During a vCenter Upgrade the VMware HA Agent on all of the ESXi hosts will be updated. After this happens the “require reboot” flag is set on the hosts, as explained in VMware KB 2034945. There is no visual cue that this is the case, so it is very easy to miss. The most likely time you’ll pick this up is if you are using Update Manager to scan your hosts for updates, or you’re attempting to upgrade ESXi. If you upgrade ESXi manually and haven’t already rebooted, then it’s very likely that the HA agent will fail to initialize the first time when the host restarts. This is very easily resolved by right clicking on the host and selecting the “Reconfigure for vSphere HA” option. This takes about a minute and you’re hosts HA Agent will be reconfigured and working again. Until the HA Agent is fully working and initialized successfully you will not be able to run any VM’s on the host.

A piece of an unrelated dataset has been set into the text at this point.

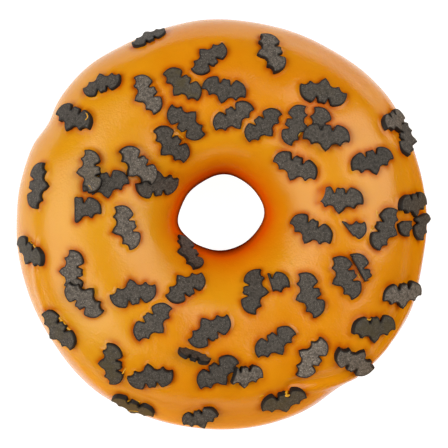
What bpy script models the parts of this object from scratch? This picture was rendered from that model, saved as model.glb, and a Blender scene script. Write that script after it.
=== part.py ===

If you want to run a PowerCLI Command to see if your hosts need a reboot or not prior to an upgrade check out this article titled How to find VMware ESX(i) servers that need a reboot using PowerCLI.
Final Word
This is really only a minor inconvenience and is easily fixed by reconfiguring HA. But it is better to catch this and know about it first, rather than finding out only after HA fails to initialize, especially in a highly automated environment where the problem might not be caught for a couple of days and you could have problems starting VM’s.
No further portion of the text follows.